# Workbench material question



## KevinHuber (Jul 25, 2007)

As some of you have probably read, I recently found out the house I am tearing down has rough cut *Ash *studs in it. I am think I will use these for my workbench top. 
(see my blog on the house process: http://lumberjocks.com/jocks/KevinHuber/blog/3649 )

There is also some 2" x 6" *clear **pine *that was used for the door jambs. It seems really heavy for pine, but I am pretty sure that is what it is.

Do you think the pine would be better for the workbench base or do you think the Ash would be better?

I plan to use it for some hand tool work, but it will also get used for some portable power tool jobs as well.
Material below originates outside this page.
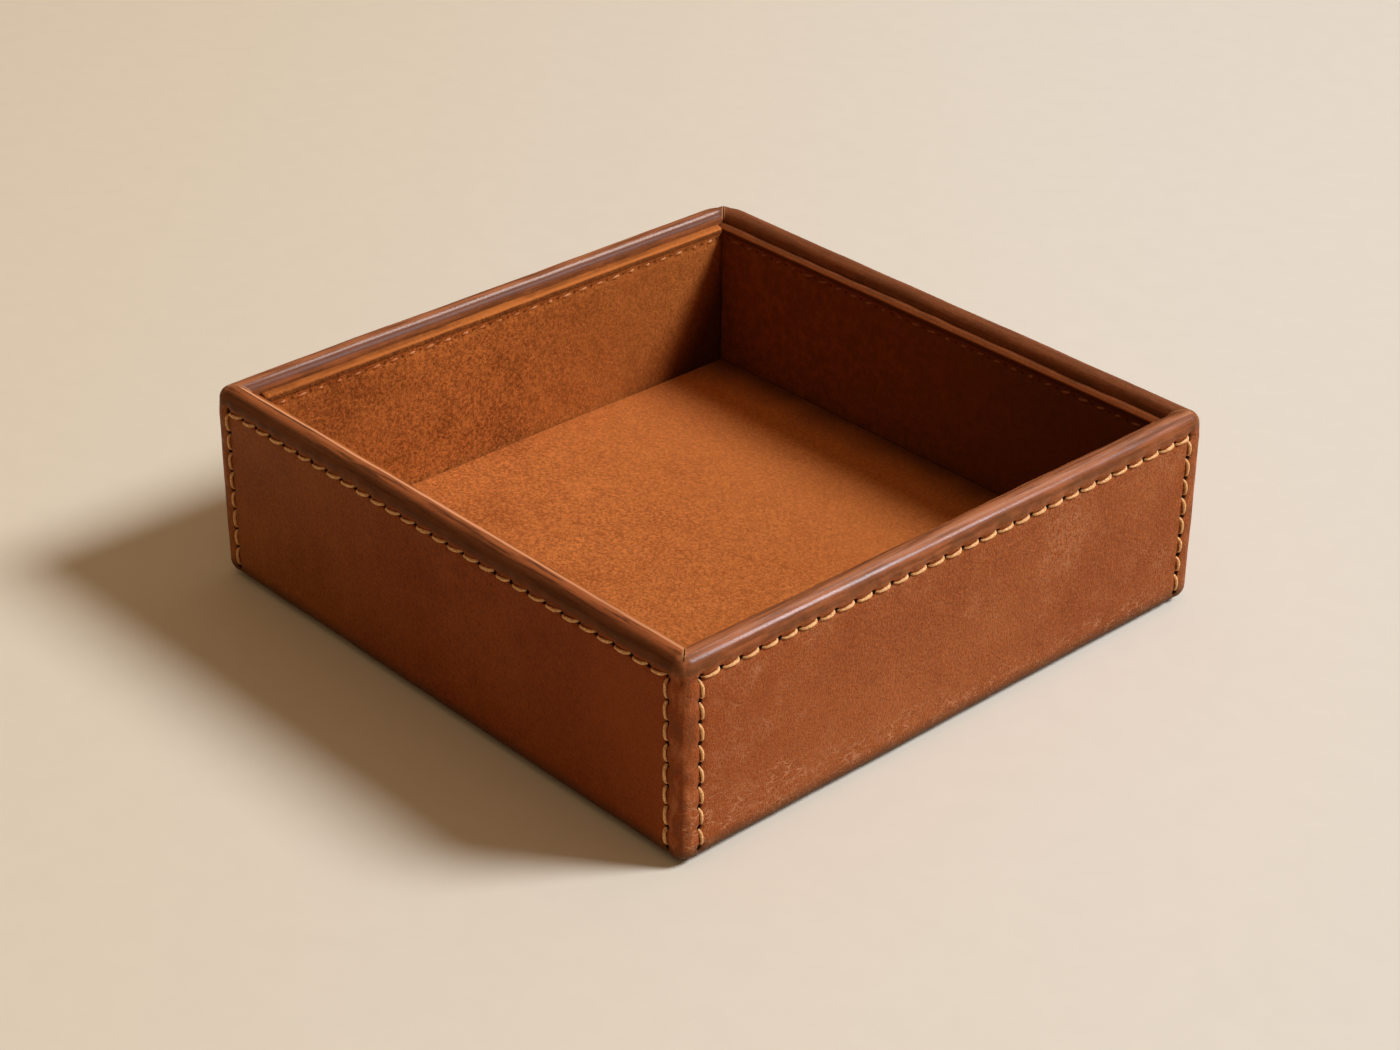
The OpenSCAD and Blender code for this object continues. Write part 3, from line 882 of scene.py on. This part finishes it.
def suede_finish(name, dark, light, breadth, depth, crest_highlight=None, shaded_from=57.0, right_shade=0.3):
    """Suede with painted shade towards the back and to the right, and with its fold where it has one."""
    finish = Finish(name, specular_ior_level=0.05, sheen_weight=0.06, sheen_roughness=0.4,
                    sheen_tint=(0.9, 0.42, 0.16, 1))
    curls = finish.noise(breadth, 6, 0.75)
    brushed = finish.noise(16, 3, 0.55)
    fibre = finish.noise(0.35, 4, 0.7)
    strokes = finish.maths("ABSOLUTE", finish.noise(2.2 * breadth, 3, 0.65) - 0.5)
    strokes = finish.step(strokes, 0.0, 0.05, 1.0, 0.0) * finish.step(brushed, 0.4, 0.6)
    colour = finish.blend(finish.step(curls * 0.6 + brushed * 0.2 + fibre * 0.2, 0.4, 0.6), dark, light)
    colour = finish.blend(strokes * 0.5, colour, dark)
    x, y, z = finish.axes()
    middle = tuple((low + high) / 2 for low, high in zip(dark, light))
    colour = finish.blend(finish.step(y + brushed * 30.0, 0.0, 60.0, 0.0, 0.5), colour, middle)
    # Painted shade, darker towards the right
    colour = finish.blend(finish.step(x + brushed * 20.0, -50.0, 70.0, 0.0, right_shade), colour, dark)
    # Painted shadow towards the back, reaching further forwards lower down
    shaded = finish.step(y + brushed * 8.0 - z * 0.6, shaded_from, shaded_from + 16.0, 0.0, 0.85)
    colour = finish.blend(shaded, colour, SUEDE_SHADOW)
    if crest_highlight:
        colour = shaded_fold(finish, y, colour, dark, middle, light, crest_highlight)
    finish.bump(curls - strokes * 0.3, depth)
    finish.bump(fibre, depth / 2)
    return finish.done(colour, finish.step(curls, 0.2, 0.8, 0.85, 0.95))


def thread_finish():
    """Straw-coloured waxed thread, darker inside the tray, with painted shade on the back lining."""
    finish = Finish("waxed_thread", specular_ior_level=0.25)
    x, y, _ = finish.axes()
    depth = finish.maths("MINIMUM", HALF_X / MM - finish.maths("ABSOLUTE", x),
                         HALF_Y / MM - finish.maths("ABSOLUTE", y))
    strands = finish.noise(0.5, 3, 0.6)
    colour = finish.blend(finish.step(strands, 0.3, 0.7), (0.52, 0.235, 0.072), (0.90, 0.52, 0.22))
    inside = finish.step(depth, 4.0, 5.0)
    darker_inside = inside * finish.step(finish.noise(6, 2), 0.4, 0.55, 0.7, 1.0)
    colour = finish.blend(darker_inside, colour, (0.43, 0.13, 0.03))
    back_face = (HALF_Y - WALL_DEPTH) / MM
    # Painted shade on the stitches of the back lining
    back_lining_shade = inside * finish.step(y, back_face - 0.5, back_face - 0.1)
    colour = finish.blend(back_lining_shade * 0.75, colour, (0.13, 0.036, 0.010))
    finish.bump(strands, 0.06)
    return finish.done(colour, 0.55)


def board_finish():
    """Board sanded along its fibres."""
    finish = Finish("sanded_board", specular_ior_level=0.3)
    fibres = finish.noise(1.2, 4, 0.6, stretch=(0.1, 0.1, 1.0))
    colour = finish.blend(finish.step(fibres, 0.3, 0.7), (0.45, 0.31, 0.17), (0.62, 0.45, 0.27))
    finish.bump(fibres, 0.05)
    return finish.done(colour, finish.step(fibres, 0.3, 0.7, 0.6, 0.75))


def card_finish():
    """Plain card with flecks."""
    finish = Finish("plain_card", specular_ior_level=0.3)
    flecks = finish.noise(0.8, 4, 0.7)
    colour = finish.blend(finish.step(flecks, 0.35, 0.7), (0.36, 0.30, 0.23), (0.48, 0.41, 0.32))
    finish.bump(flecks, 0.03)
    return finish.done(colour, 0.8)


def dress(piece, slot, material, *nodes):
    """Gives a finished piece its material and its place in the frame."""
    piece.data.materials.clear()
    piece.data.materials.append(material)
    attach(piece, "root")
    if nodes:
        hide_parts(*nodes)


dress(outer_leather(), "outer_leather", leather_finish(), "outer_leather")
wall_suede = suede_finish("wall_suede", (0.19, 0.046, 0.008), (0.61, 0.180, 0.037), 0.85, 0.3,
                          crest_highlight=(0.60, 0.18, 0.04), shaded_from=45.0)
# The back lining: a darker smooth suede, its darkness partly painted shade, with strong painted shade to the
# right
smooth_suede = suede_finish("smooth_suede", (0.095, 0.030, 0.0095), (0.26, 0.066, 0.0155), 2.2, 0.1,
                            crest_highlight=(0.38, 0.108, 0.026), shaded_from=100.0, right_shade=0.75)
floor_suede = suede_finish("floor_suede", (0.33, 0.084, 0.016), (0.77, 0.236, 0.055), 0.8, 0.35)
under_suede = suede_finish("underside_suede", (0.09, 0.035, 0.015), (0.15, 0.065, 0.03), 1.0, 0.15)
for wall, suede in enumerate([wall_suede, wall_suede, smooth_suede, wall_suede]):
    dress(wall_lining(wall), "wall_suede", suede, f"{WALLS[wall]}_lining")
dress(floor_lining(), "floor_suede", floor_suede, "floor_lining")
dress(base_cover(), "underside_suede", under_suede, "base_cover")

thread = straight_thread()
thread_material = thread_finish()
for wall in range(4):
    dress(wall_stitching(thread, wall), "thread", thread_material, f"{WALLS[wall]}_stitching")
bpy.data.objects.remove(thread)

stiffeners = {"board": board_finish(), "card": card_finish()}
for node, cad_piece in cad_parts.items():
    kind = node.split("_")[-1]
    if kind in stiffeners:
        cad_piece.data.materials.clear()
        cad_piece.data.materials.append(stiffeners[kind])

# Floor, light and camera

GROUND_SIZE = 8


def ground():
    """Pale paper floor, with painted light falloff: warmer to the left of the camera, a little darker to the
    right.
    """
    bpy.ops.object.select_all(action="DESELECT")
    bpy.ops.mesh.primitive_plane_add(size=GROUND_SIZE)
    plane = bpy.context.object
    plane.name = "pale_floor"
    finish = Finish("pale_floor", specular_ior_level=0.1)
    x, y, _ = finish.axes()
    paper = finish.noise(9, 4, 0.6)
    near = finish.blend(finish.step(paper, 0.3, 0.7), (0.697, 0.642, 0.550), (0.708, 0.653, 0.560))
    # Painted light falloff: warmer to the left of the camera, a little darker to the right
    colour = finish.blend(finish.step(x + y, -420.0, 250.0, 1.0, 0.0), near, (1.04, 0.98, 0.865), "MULTIPLY")
    colour = finish.blend(finish.step(x + y, 80.0, 480.0), colour, (0.93, 0.93, 0.925), "MULTIPLY")
    plane.data.materials.append(finish.done(colour, 0.9))


def towards(azimuth, elevation):
    """Unit vector towards a place, from its degrees round from the front and up."""
    a, e = math.radians(azimuth), math.radians(elevation)
    return Vector((math.sin(a) * math.cos(e), -math.cos(a) * math.cos(e), math.sin(e)))


def lamp(name, azimuth, elevation, distance, size, power, colour):
    """Round soft light that shines at the tray from a direction."""
    back = towards(azimuth, elevation)
    data = bpy.data.lights.new(name, "AREA")
    data.shape = "DISK"
    data.size = size
    data.energy = power
    data.color = colour
    light = bpy.data.objects.new(name, data)
    light.location = back * distance
    light.rotation_euler = back.to_track_quat("Z", "Y").to_euler()
    bpy.context.scene.collection.objects.link(light)
    return light


def sky(overhead, horizon, shown):
    """Fill light that fades towards the horizon, where the camera and glossy surfaces see a pale backdrop."""
    world = bpy.data.worlds.new("studio")
    world.use_nodes = True
    bpy.context.scene.world = world
    nodes, links = world.node_tree.nodes, world.node_tree.links

    def larger(a, b):
        """Output that is the larger of two."""
        node = nodes.new("ShaderNodeMath")
        node.operation = "MAXIMUM"
        links.new(a, node.inputs[0])
        links.new(b, node.inputs[1])
        return node.outputs[0]

    rays = nodes.new("ShaderNodeLightPath").outputs
    direction = nodes.new("ShaderNodeSeparateXYZ")
    links.new(nodes.new("ShaderNodeTexCoord").outputs["Generated"], direction.inputs[0])
    fade = nodes.new("ShaderNodeMix")
    fade.data_type = "RGBA"
    links.new(direction.outputs["Z"], fade.inputs["Factor"])
    fade.inputs[6].default_value = (*horizon, 1)
    fade.inputs[7].default_value = (*overhead, 1)
    light = nodes["Background"]
    links.new(fade.outputs[2], light.inputs["Color"])
    backdrop = nodes.new("ShaderNodeBackground")
    backdrop.inputs["Color"].default_value = (*shown, 1)
    choice = nodes.new("ShaderNodeMixShader")
    seen = larger(larger(rays["Is Camera Ray"], rays["Is Glossy Ray"]), rays["Is Transmission Ray"])
    links.new(seen, choice.inputs["Fac"])
    links.new(light.outputs[0], choice.inputs[1])
    links.new(backdrop.outputs[0], choice.inputs[2])
    links.new(choice.outputs[0], nodes["World Output"].inputs["Surface"])


# Fitted to the corners, rims and stitch rows of the photograph
PHOTO_WIDTH = 1400
FOCAL_PIXELS = 2947
SENSOR_WIDTH = 36
CAMERA_AZIMUTH = 47.19
CAMERA_ELEVATION = 29.87
CAMERA_ROLL = 0.50
CAMERA_DISTANCE = 691.1 * MM
CAMERA_TARGET = Vector((9.9, -11.0, 25.0)) * MM


def camera():
    """The camera of the photograph."""
    back = towards(CAMERA_AZIMUTH, CAMERA_ELEVATION)
    roll = math.radians(CAMERA_ROLL)
    right = Vector((0, 0, 1)).cross(back).normalized()
    up = back.cross(right)
    across = math.cos(roll) * right + math.sin(roll) * up
    upwards = math.cos(roll) * up - math.sin(roll) * right
    data = bpy.data.cameras.new("camera")
    data.sensor_width = SENSOR_WIDTH
    data.lens = FOCAL_PIXELS / PHOTO_WIDTH * SENSOR_WIDTH
    data.clip_start = 10 * MM
    lens = bpy.data.objects.new("camera", data)
    lens.matrix_world = Matrix.LocRotScale(
        CAMERA_TARGET + back * CAMERA_DISTANCE, Matrix((across, upwards, back)).transposed(), None)
    bpy.context.scene.collection.objects.link(lens)
    bpy.context.scene.camera = lens


ground()
lamp("key_light", azimuth=135, elevation=43, distance=3.1, size=1.0, power=121, colour=(0.89, 0.93, 1.0))
far_shine = lamp("far_shine", azimuth=186, elevation=53.7, distance=2.3, size=0.9, power=60,
                 colour=(1.0, 0.87, 0.80))
far_shine.visible_diffuse = False
sky(overhead=(0.41, 0.275, 0.16), horizon=(0.108, 0.072, 0.041), shown=(0.46, 0.35, 0.24))
camera()
bpy.context.scene.view_settings.view_transform = "Standard"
I want a vise on the front and the side. I haven't fully decided on the design and am in the process of reading Chris's Workbench book right now.
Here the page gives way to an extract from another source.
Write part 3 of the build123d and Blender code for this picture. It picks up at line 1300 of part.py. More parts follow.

The pine will clean up at 2×6 and the Ash probably closer to 1 3/4×3 3/4.


----------



## GaryK (Jun 25, 2007)

Since ash is *at least *twice as hard as pine, I would use the ash for the top and pine for the base.
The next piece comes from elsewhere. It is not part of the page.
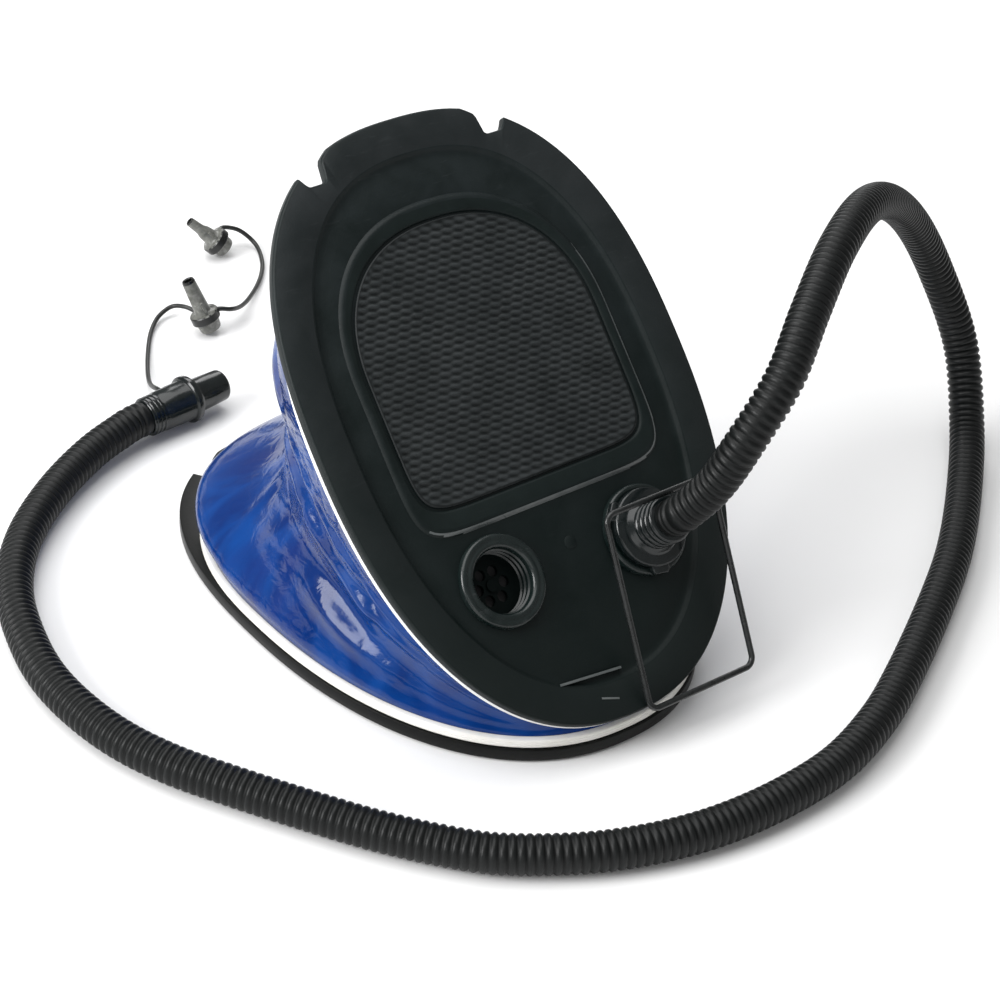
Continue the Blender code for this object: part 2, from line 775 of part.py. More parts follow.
def make_ring():
    route = ring_points()
    count = 8
    loops = []
    middle = route.mean(axis=0)
    for k, point in enumerate(route):
        ahead = route[(k + 1) % len(route)] - route[k - 1]
        ahead /= np.linalg.norm(ahead)
        upright = np.cross(route[5] - route[0], route[10] - route[5])
        upright /= np.linalg.norm(upright)
        side = np.cross(upright, ahead)
        if np.dot(side, point - middle) < 0.0:
            side = -side
        angles = np.linspace(0.0, 2.0 * math.pi, count, endpoint=False)
        loops.append([point + WIRE_RADIUS * (math.cos(a) * side + math.sin(a) * upright) for a in angles])
    origin = on_plate([((RING_LEFT + RING_RIGHT) / 2.0, *RING_FOOT)])[0]
    add_object("closing_ring", *hooped(loops), BLACK_WIRE, origin)


def build():
    clear_scene()
    make_base()
    make_feet()
    make_edges()
    make_treadle()
    make_pad()
    make_sockets()
    make_valves()
    make_hinge()
    make_bellows()
    make_spring()
    make_cuff()
    make_hose()
    make_adapters()
    make_straps()
    make_ring()


build()
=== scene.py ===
import math

import bmesh
import bpy
import numpy as np
from mathutils import Matrix, Vector


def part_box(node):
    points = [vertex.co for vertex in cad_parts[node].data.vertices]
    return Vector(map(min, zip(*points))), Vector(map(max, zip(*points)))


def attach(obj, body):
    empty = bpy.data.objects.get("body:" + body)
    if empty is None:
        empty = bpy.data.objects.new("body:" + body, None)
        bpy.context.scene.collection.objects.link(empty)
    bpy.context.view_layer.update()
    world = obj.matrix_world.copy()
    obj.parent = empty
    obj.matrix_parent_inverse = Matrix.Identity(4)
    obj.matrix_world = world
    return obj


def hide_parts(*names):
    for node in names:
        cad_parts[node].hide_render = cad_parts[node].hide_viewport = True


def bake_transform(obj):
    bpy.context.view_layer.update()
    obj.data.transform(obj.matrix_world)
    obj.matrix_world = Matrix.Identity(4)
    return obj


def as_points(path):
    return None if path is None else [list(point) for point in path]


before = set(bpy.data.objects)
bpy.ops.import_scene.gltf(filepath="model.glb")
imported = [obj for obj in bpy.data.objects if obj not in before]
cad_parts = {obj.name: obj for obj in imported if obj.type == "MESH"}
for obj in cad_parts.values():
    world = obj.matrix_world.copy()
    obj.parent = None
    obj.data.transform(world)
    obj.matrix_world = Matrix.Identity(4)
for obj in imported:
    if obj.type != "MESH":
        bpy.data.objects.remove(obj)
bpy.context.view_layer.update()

# A foot air pump: two egg-shaped plates with a wedge of vinyl between them, a
# ribbed hose with its nozzle and adapters, and a wire ring. Shapes are worked
# out in millimetres: x across, y from the hinge end to the lip, z up, and for
# the treadle t along it and h out of its top face. toRow puts them in the frame.

baseLow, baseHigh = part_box("base_tray")
pinLow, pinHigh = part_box("hinge_pin")

plates = {
    "halfWidth": baseHigh.x * 1000.0,
    "endY": baseLow.y * 1000.0,
    "middle": 159.2,  # from the hinge end to the widest place
    "near": 159.2,
    "far": 140.8,
    "nearPower": 2.24,
    "farPower": 2.5,
    "innerFar": 120.0,  # the skin and its bindings stop short of the lip
    "innerPower": 2.4,
    "step": 1.5,  # degrees between points round an edge
    "tilt": math.radians(45.15),
    "treadleStart": (-4.5, 21.4),
    "notch": ((59.6, 285.2), (58.3, 283.2), (57.0, 281.5), (55.5, 280.2), (54.5, 280.0),
              (48.0, 280.0), (46.8, 280.2), (45.6, 281.4), (45.1, 285.2), (44.5, 289.5),
              (43.6, 291.4), (41.0, 293.4), (38.0, 295.4)),
}
hingeY = (pinLow.y + pinHigh.y) * 500.0 - plates["endY"]
hingeZ = (pinLow.z + pinHigh.z) * 500.0


# Millimetres from the hinge end, as metres in the frame.
def toRow(points):
    return (np.asarray(points, float) + (0.0, plates["endY"], 0.0)) * 0.001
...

I used southern yellow pine for the base on my table and it works great.


----------



## North40 (Oct 17, 2007)

I think the pine would be fine for the base. I've seen several very sturdy benches built on pine frames. Personally, I'd use the ash for the whole thing if I had enough ash available … but it would just be out of personal preference.


----------



## jcees (Dec 31, 2007)

Either way you'll have a fine bench using those two woods. My bench is ALL Southern Yellow Pine and was fabricated from 2x material. Mostly from 2"x12"x16' so I could avoid knots and wany grain. The thing I like about the SYP for the top is that it's not as slippery as a "hardwood" top. Again, either wood will suffice and comes down to what you can get from the amount of material you have or can attain.

Not mentioned but important, let that stuff acclimate for a season or two in your space before you build it. Keep us informed and put up some pics. We all love the benches.

always,
J.C.


----------



## BelleCityWW (May 28, 2007)

I would echo what Gary said…...Ash for the top and pine for the base. Should work great.

Joihn


----------



## TampaTom (Feb 15, 2008)

Hey, if you have the ash for the top, go for it.

My workbench is an old front entry door… I got it for free and it works pretty well for me!


----------



## KevinHuber (Jul 25, 2007)

Thanks for the advice guys.

I think I will try out the pine on the stand after all. I figured it'd be OK, but it is always nice to have other thoughts on things.

Thank you.


----------



## Dadoo (Jun 23, 2007)

Mine's all pine in the base and pressure treated where the wood meets the floor. I've had no problem with it and if it gets dinged…so what. Costs less too.


----------



## Tangle (Jul 21, 2007)

My new bench (see my projects) has a pine base. Works very well.


----------